Emit the exact text of every line from the line with "The OpenSCAD and" to the line with "then the place", both ends included. No other output is expected.
─── MATERIAL FOR THIS EXERCISE ───
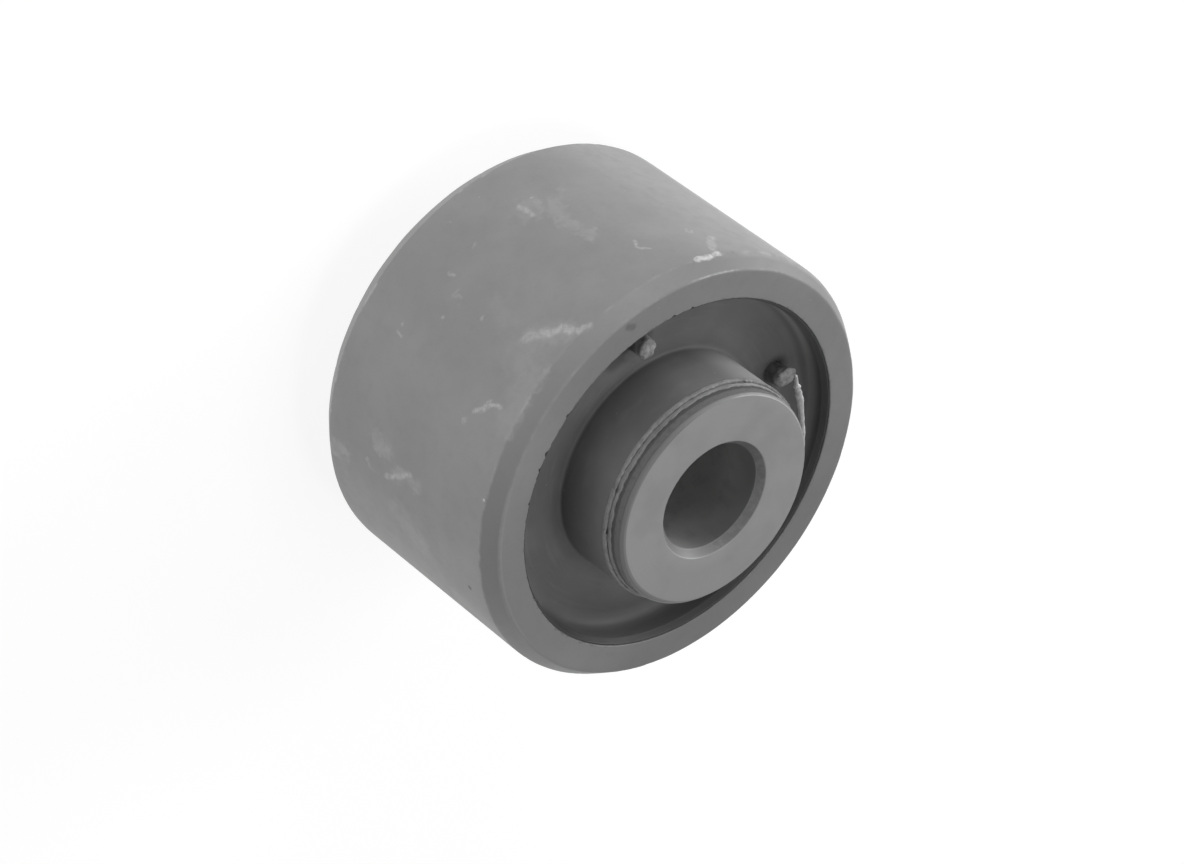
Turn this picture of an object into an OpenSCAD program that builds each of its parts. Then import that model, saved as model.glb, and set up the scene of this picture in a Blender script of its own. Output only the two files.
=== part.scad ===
───
─── MATERIAL FOR THIS EXERCISE ───
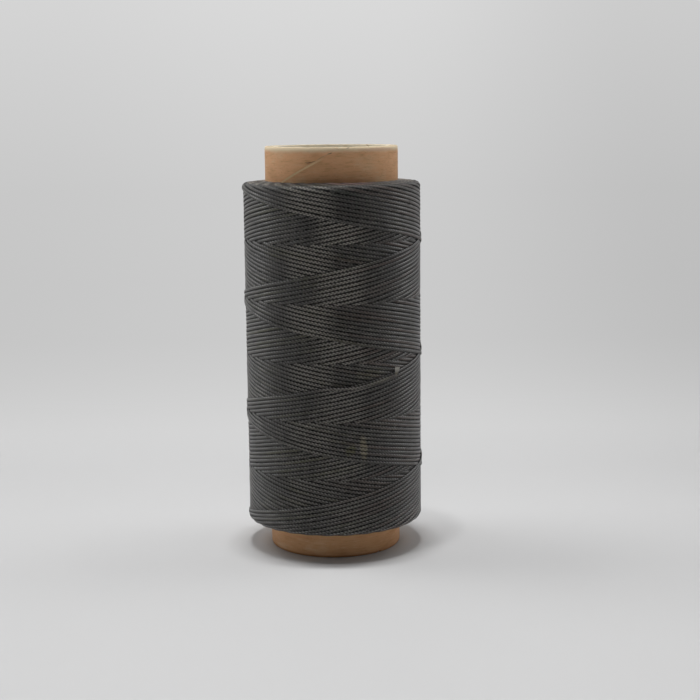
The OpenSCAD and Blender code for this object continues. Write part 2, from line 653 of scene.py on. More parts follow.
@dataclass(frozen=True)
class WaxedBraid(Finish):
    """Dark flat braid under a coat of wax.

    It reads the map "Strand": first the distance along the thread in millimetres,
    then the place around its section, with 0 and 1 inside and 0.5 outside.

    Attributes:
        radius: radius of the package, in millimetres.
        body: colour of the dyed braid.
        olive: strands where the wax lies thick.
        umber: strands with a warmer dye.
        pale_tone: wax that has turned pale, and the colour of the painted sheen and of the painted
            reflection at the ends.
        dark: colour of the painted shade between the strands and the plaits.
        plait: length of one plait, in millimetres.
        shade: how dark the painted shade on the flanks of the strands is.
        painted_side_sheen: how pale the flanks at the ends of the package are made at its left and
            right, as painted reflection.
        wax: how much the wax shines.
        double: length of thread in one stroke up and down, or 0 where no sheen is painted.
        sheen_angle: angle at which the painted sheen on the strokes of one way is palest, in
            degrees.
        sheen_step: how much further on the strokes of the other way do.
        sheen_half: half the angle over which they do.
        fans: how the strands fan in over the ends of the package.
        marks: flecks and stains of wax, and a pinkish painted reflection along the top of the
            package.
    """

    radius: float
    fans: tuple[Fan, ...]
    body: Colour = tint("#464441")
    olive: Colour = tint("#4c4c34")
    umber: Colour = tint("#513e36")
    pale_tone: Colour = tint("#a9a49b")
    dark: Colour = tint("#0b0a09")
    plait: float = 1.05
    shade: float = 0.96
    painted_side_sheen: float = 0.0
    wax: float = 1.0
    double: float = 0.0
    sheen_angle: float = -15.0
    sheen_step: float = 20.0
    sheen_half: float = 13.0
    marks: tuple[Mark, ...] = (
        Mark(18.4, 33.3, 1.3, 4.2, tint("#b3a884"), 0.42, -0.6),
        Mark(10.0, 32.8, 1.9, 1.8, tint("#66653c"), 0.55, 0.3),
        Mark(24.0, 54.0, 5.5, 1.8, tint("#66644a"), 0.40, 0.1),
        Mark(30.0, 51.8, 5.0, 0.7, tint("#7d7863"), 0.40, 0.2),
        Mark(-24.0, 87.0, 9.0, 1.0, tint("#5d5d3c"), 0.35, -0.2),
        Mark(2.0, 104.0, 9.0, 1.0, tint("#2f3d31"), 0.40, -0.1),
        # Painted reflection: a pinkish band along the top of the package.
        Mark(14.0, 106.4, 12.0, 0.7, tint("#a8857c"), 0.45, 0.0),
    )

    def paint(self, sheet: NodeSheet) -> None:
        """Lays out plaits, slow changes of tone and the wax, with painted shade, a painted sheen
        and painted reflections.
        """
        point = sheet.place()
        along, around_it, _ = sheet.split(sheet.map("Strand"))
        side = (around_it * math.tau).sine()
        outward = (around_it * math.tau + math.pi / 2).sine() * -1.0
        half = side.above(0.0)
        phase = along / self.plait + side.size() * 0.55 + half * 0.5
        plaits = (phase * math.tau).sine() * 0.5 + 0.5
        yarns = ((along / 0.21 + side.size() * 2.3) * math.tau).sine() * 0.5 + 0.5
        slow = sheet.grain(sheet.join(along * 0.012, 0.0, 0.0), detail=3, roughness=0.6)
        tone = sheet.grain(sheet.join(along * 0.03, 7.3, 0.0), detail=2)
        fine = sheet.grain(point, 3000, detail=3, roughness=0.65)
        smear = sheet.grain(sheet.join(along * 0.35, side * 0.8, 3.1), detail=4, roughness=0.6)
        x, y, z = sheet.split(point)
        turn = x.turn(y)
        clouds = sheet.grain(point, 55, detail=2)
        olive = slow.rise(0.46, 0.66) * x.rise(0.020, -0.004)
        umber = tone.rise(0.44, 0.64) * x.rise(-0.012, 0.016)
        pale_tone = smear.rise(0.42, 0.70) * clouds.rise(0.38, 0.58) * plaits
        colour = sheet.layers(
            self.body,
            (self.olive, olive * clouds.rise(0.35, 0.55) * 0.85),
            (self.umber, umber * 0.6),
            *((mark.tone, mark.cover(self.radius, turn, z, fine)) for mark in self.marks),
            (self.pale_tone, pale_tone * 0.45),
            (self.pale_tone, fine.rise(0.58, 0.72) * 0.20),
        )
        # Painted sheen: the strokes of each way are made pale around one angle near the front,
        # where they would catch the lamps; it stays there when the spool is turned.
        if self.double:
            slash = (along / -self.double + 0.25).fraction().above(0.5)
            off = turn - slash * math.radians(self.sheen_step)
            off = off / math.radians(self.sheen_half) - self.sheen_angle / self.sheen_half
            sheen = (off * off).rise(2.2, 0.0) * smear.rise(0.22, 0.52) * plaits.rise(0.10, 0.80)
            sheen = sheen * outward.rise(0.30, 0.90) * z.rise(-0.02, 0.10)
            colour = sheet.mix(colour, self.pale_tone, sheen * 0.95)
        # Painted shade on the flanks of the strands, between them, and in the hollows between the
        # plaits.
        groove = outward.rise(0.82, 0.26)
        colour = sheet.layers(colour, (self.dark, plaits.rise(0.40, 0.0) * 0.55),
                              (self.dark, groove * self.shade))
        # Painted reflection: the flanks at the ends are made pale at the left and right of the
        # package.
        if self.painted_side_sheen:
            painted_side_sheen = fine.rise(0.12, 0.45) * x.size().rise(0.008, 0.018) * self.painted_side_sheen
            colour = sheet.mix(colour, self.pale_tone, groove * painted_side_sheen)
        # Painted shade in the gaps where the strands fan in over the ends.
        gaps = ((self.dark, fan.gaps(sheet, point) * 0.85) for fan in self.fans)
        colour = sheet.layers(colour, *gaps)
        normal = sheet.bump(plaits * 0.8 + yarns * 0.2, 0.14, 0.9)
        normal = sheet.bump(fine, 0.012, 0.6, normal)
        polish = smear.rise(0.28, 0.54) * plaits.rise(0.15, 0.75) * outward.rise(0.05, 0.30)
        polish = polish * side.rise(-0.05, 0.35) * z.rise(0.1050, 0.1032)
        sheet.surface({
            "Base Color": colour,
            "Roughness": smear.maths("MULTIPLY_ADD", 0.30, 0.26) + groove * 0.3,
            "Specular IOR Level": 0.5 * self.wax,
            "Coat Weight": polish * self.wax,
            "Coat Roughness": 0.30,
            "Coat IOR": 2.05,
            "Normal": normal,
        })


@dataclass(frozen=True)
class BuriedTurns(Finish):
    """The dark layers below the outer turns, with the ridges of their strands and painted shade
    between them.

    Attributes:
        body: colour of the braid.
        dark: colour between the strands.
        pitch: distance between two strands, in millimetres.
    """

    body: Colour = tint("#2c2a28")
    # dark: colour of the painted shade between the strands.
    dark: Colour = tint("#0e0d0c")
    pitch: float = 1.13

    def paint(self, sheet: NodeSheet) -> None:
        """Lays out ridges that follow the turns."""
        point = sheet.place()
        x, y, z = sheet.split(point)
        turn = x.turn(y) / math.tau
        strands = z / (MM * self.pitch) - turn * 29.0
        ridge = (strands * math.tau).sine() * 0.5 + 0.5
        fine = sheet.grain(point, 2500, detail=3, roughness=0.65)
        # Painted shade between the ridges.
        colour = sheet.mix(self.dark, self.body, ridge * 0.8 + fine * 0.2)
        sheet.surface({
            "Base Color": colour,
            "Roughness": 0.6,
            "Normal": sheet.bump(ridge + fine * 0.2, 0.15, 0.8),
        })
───
─── MATERIAL FOR THIS EXERCISE ───
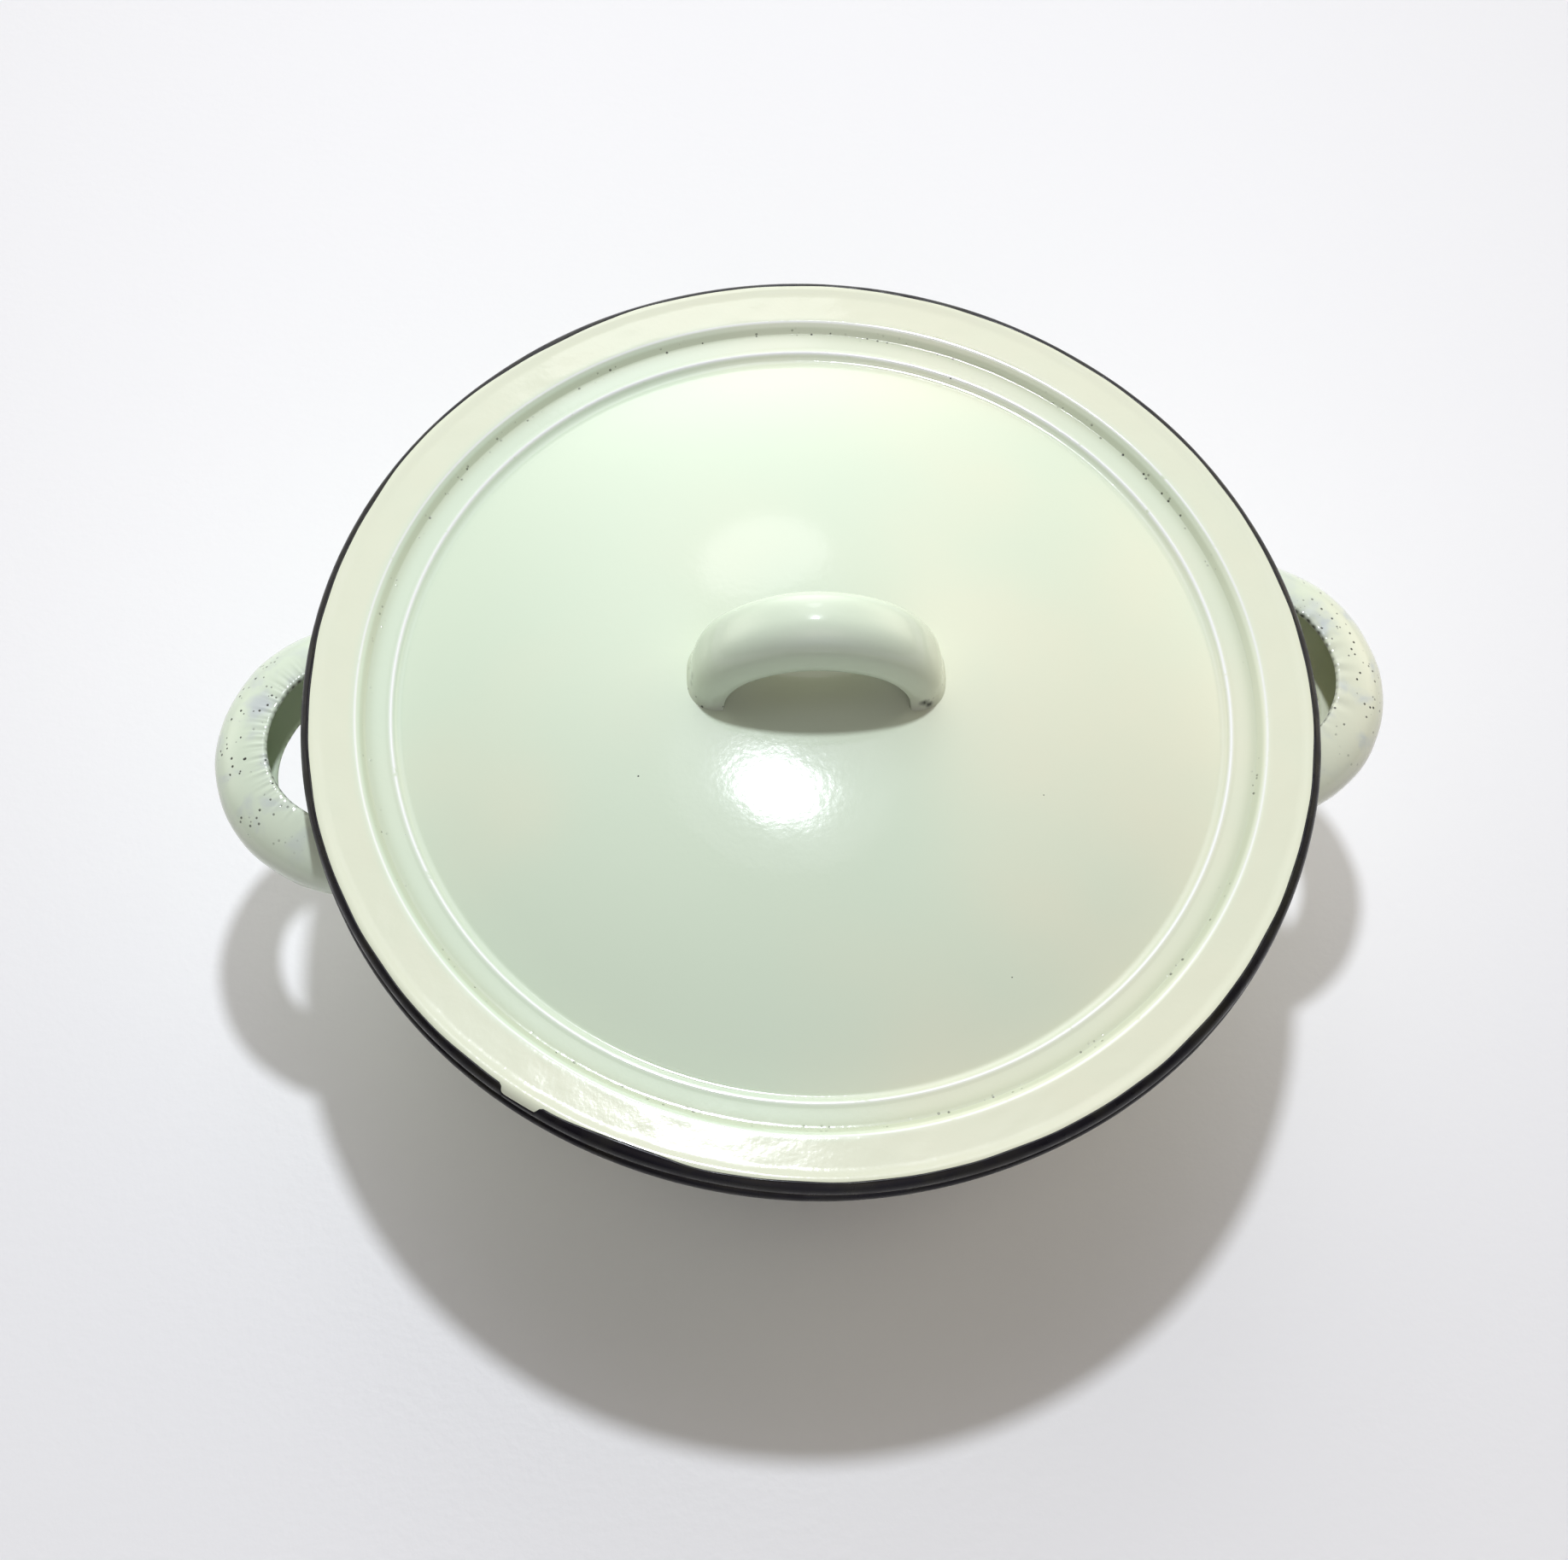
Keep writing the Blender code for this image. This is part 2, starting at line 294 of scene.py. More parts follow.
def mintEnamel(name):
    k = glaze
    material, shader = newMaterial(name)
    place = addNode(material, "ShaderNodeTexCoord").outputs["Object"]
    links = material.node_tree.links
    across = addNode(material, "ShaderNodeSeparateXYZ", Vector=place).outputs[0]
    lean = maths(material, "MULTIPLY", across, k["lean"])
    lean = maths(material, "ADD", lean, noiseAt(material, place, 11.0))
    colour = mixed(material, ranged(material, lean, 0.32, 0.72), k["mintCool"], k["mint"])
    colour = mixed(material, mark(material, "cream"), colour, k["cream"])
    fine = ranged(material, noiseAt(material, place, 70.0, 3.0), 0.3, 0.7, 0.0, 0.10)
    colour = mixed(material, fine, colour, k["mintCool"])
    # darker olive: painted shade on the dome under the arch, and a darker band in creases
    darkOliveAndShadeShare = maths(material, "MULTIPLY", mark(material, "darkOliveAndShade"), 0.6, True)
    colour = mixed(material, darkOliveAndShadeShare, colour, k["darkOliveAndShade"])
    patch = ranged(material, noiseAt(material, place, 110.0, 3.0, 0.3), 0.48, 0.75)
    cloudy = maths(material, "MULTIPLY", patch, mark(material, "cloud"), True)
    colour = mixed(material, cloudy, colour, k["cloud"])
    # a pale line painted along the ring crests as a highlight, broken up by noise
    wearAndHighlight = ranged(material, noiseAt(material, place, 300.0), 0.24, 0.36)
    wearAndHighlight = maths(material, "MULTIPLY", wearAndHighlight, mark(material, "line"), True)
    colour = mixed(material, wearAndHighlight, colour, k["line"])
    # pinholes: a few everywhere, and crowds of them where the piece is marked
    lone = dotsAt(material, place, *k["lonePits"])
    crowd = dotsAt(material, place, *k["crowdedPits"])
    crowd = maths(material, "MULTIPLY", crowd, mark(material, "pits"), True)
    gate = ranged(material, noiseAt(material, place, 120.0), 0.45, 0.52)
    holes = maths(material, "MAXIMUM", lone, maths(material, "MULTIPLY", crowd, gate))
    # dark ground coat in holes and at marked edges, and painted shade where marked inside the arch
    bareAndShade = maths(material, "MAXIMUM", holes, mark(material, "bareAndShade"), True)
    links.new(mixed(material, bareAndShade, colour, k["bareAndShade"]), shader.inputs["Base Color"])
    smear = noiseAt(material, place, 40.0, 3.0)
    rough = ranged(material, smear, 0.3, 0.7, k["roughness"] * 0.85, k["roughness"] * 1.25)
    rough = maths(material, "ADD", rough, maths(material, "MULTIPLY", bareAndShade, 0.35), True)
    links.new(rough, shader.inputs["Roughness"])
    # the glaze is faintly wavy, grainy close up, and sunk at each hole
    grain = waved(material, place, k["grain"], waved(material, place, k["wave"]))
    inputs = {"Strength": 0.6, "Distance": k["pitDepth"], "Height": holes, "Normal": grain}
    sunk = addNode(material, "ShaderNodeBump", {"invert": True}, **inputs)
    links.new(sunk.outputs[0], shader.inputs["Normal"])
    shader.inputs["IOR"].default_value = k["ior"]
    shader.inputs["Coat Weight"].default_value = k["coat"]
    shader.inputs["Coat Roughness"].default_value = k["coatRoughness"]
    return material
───
EXERCISE SOLUTION:
The OpenSCAD and Blender code for this object continues. Write part 2, from line 653 of scene.py on. More parts follow.
@dataclass(frozen=True)
class WaxedBraid(Finish):
    """Dark flat braid under a coat of wax.

    It reads the map "Strand": first the distance along the thread in millimetres,
    then the place around its section, with 0 and 1 inside and 0.5 outside.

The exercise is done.